What is required | Take the material below and write it all out again exactly.

- - -

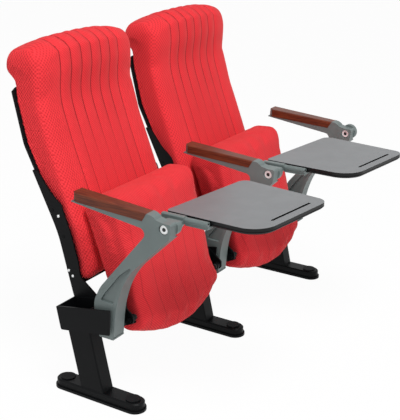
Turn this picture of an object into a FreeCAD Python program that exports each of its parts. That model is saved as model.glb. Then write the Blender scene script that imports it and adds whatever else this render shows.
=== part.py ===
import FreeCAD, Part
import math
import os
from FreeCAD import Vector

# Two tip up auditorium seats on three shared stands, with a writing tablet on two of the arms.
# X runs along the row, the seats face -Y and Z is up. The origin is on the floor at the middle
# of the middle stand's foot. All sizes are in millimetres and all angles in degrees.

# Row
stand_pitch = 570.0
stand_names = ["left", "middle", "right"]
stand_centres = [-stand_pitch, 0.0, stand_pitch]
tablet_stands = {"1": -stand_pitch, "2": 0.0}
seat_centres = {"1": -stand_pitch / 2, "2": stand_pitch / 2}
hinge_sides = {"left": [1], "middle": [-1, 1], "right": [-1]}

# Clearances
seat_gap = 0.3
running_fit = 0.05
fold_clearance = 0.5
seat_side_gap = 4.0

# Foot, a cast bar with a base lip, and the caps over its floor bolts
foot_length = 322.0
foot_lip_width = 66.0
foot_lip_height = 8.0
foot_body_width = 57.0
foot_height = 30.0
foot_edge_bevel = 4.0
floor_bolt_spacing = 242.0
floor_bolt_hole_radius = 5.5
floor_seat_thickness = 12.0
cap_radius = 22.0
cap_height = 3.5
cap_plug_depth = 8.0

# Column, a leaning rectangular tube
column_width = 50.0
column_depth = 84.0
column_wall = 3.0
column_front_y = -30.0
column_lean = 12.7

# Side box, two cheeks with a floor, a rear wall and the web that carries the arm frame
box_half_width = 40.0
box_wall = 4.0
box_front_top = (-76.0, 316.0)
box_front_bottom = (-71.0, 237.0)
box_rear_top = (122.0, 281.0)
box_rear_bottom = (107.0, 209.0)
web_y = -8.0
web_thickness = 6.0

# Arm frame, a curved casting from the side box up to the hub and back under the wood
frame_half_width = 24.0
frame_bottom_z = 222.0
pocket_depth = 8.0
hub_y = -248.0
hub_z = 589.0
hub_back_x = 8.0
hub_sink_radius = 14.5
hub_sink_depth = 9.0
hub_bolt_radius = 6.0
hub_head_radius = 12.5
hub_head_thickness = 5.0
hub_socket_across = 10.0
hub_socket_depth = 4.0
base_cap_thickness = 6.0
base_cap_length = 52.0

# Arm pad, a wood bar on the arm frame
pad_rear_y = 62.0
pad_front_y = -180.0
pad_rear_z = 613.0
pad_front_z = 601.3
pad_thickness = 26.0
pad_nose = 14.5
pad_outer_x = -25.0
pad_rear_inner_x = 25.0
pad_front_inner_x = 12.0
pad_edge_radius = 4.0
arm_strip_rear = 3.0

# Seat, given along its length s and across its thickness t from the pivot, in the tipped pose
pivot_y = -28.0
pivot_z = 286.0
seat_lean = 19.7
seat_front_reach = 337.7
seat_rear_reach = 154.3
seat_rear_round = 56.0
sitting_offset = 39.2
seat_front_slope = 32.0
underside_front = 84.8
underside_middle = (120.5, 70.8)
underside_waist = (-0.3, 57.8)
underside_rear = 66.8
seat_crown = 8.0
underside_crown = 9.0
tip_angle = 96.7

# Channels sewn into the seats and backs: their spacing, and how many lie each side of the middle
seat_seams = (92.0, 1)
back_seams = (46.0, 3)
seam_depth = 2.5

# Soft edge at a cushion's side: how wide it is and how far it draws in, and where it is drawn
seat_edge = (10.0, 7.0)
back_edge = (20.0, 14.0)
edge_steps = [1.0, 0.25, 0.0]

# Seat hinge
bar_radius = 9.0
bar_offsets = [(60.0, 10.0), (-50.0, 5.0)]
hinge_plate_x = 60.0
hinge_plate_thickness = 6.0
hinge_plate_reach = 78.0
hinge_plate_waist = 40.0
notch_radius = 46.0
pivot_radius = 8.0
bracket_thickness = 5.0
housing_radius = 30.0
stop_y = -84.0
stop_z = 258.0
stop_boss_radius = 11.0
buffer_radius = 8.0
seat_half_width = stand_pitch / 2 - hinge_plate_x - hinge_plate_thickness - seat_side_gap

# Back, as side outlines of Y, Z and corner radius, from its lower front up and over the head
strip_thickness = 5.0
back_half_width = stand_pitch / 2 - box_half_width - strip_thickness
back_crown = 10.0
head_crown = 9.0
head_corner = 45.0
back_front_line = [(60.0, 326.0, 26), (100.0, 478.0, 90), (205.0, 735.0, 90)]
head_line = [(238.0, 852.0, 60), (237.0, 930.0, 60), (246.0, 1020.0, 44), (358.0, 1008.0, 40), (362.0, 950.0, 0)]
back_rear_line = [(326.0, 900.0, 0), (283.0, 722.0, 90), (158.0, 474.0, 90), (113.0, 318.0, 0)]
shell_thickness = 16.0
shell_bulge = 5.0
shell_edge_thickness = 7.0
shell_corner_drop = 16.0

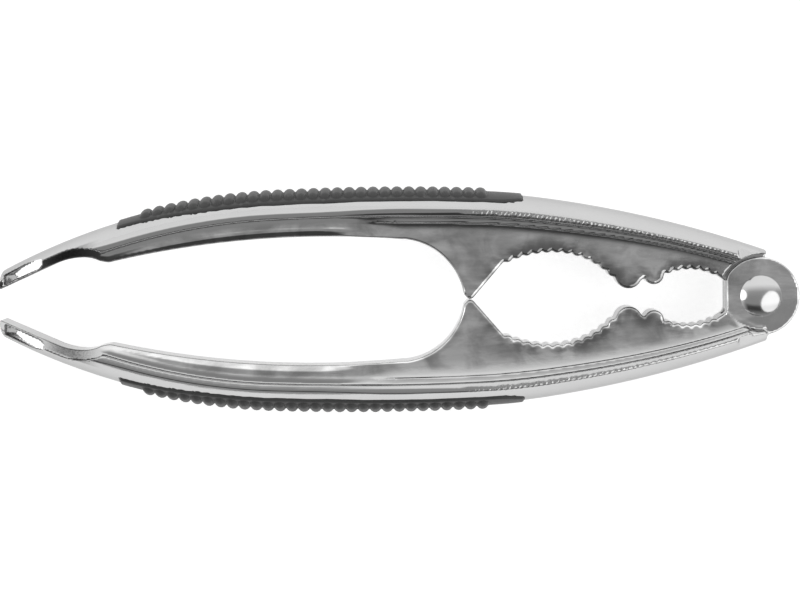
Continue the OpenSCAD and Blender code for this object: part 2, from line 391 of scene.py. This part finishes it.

- - -

Exercise result |
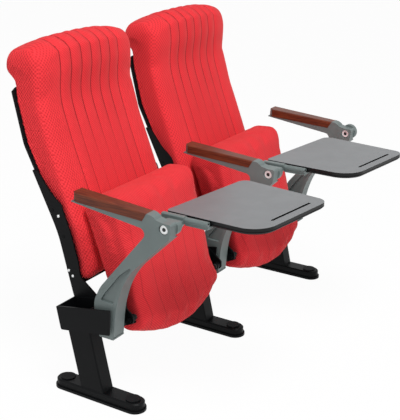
Turn this picture of an object into a FreeCAD Python program that exports each of its parts. That model is saved as model.glb. Then write the Blender scene script that imports it and adds whatever else this render shows.
=== part.py ===
import FreeCAD, Part
import math
import os
from FreeCAD import Vector

# Two tip up auditorium seats on three shared stands, with a writing tablet on two of the arms.
# X runs along the row, the seats face -Y and Z is up. The origin is on the floor at the middle
# of the middle stand's foot. All sizes are in millimetres and all angles in degrees.

# Row
stand_pitch = 570.0
stand_names = ["left", "middle", "right"]
stand_centres = [-stand_pitch, 0.0, stand_pitch]
tablet_stands = {"1": -stand_pitch, "2": 0.0}
seat_centres = {"1": -stand_pitch / 2, "2": stand_pitch / 2}
hinge_sides = {"left": [1], "middle": [-1, 1], "right": [-1]}

# Clearances
seat_gap = 0.3
running_fit = 0.05
fold_clearance = 0.5
seat_side_gap = 4.0

# Foot, a cast bar with a base lip, and the caps over its floor bolts
foot_length = 322.0
foot_lip_width = 66.0
foot_lip_height = 8.0
foot_body_width = 57.0
foot_height = 30.0
foot_edge_bevel = 4.0
floor_bolt_spacing = 242.0
floor_bolt_hole_radius = 5.5
floor_seat_thickness = 12.0
cap_radius = 22.0
cap_height = 3.5
cap_plug_depth = 8.0

# Column, a leaning rectangular tube
column_width = 50.0
column_depth = 84.0
column_wall = 3.0
column_front_y = -30.0
column_lean = 12.7

# Side box, two cheeks with a floor, a rear wall and the web that carries the arm frame
box_half_width = 40.0
box_wall = 4.0
box_front_top = (-76.0, 316.0)
box_front_bottom = (-71.0, 237.0)
box_rear_top = (122.0, 281.0)
box_rear_bottom = (107.0, 209.0)
web_y = -8.0
web_thickness = 6.0

# Arm frame, a curved casting from the side box up to the hub and back under the wood
frame_half_width = 24.0
frame_bottom_z = 222.0
pocket_depth = 8.0
hub_y = -248.0
hub_z = 589.0
hub_back_x = 8.0
hub_sink_radius = 14.5
hub_sink_depth = 9.0
hub_bolt_radius = 6.0
hub_head_radius = 12.5
hub_head_thickness = 5.0
hub_socket_across = 10.0
hub_socket_depth = 4.0
base_cap_thickness = 6.0
base_cap_length = 52.0

# Arm pad, a wood bar on the arm frame
pad_rear_y = 62.0
pad_front_y = -180.0
pad_rear_z = 613.0
pad_front_z = 601.3
pad_thickness = 26.0
pad_nose = 14.5
pad_outer_x = -25.0
pad_rear_inner_x = 25.0
pad_front_inner_x = 12.0
pad_edge_radius = 4.0
arm_strip_rear = 3.0

# Seat, given along its length s and across its thickness t from the pivot, in the tipped pose
pivot_y = -28.0
pivot_z = 286.0
seat_lean = 19.7
seat_front_reach = 337.7
seat_rear_reach = 154.3
seat_rear_round = 56.0
sitting_offset = 39.2
seat_front_slope = 32.0
underside_front = 84.8
underside_middle = (120.5, 70.8)
underside_waist = (-0.3, 57.8)
underside_rear = 66.8
seat_crown = 8.0
underside_crown = 9.0
tip_angle = 96.7

# Channels sewn into the seats and backs: their spacing, and how many lie each side of the middle
seat_seams = (92.0, 1)
back_seams = (46.0, 3)
seam_depth = 2.5

# Soft edge at a cushion's side: how wide it is and how far it draws in, and where it is drawn
seat_edge = (10.0, 7.0)
back_edge = (20.0, 14.0)
edge_steps = [1.0, 0.25, 0.0]

# Seat hinge
bar_radius = 9.0
bar_offsets = [(60.0, 10.0), (-50.0, 5.0)]
hinge_plate_x = 60.0
hinge_plate_thickness = 6.0
hinge_plate_reach = 78.0
hinge_plate_waist = 40.0
notch_radius = 46.0
pivot_radius = 8.0
bracket_thickness = 5.0
housing_radius = 30.0
stop_y = -84.0
stop_z = 258.0
stop_boss_radius = 11.0
buffer_radius = 8.0
seat_half_width = stand_pitch / 2 - hinge_plate_x - hinge_plate_thickness - seat_side_gap

# Back, as side outlines of Y, Z and corner radius, from its lower front up and over the head
strip_thickness = 5.0
back_half_width = stand_pitch / 2 - box_half_width - strip_thickness
back_crown = 10.0
head_crown = 9.0
head_corner = 45.0
back_front_line = [(60.0, 326.0, 26), (100.0, 478.0, 90), (205.0, 735.0, 90)]
head_line = [(238.0, 852.0, 60), (237.0, 930.0, 60), (246.0, 1020.0, 44), (358.0, 1008.0, 40), (362.0, 950.0, 0)]
back_rear_line = [(326.0, 900.0, 0), (283.0, 722.0, 90), (158.0, 474.0, 90), (113.0, 318.0, 0)]
shell_thickness = 16.0
shell_bulge = 5.0
shell_edge_thickness = 7.0
shell_corner_drop = 16.0

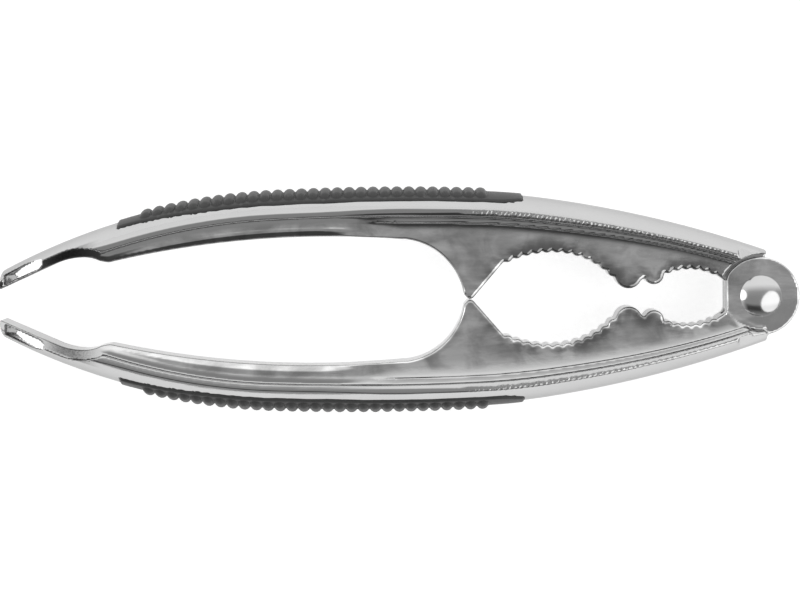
Continue the OpenSCAD and Blender code for this object: part 2, from line 391 of scene.py. This part finishes it.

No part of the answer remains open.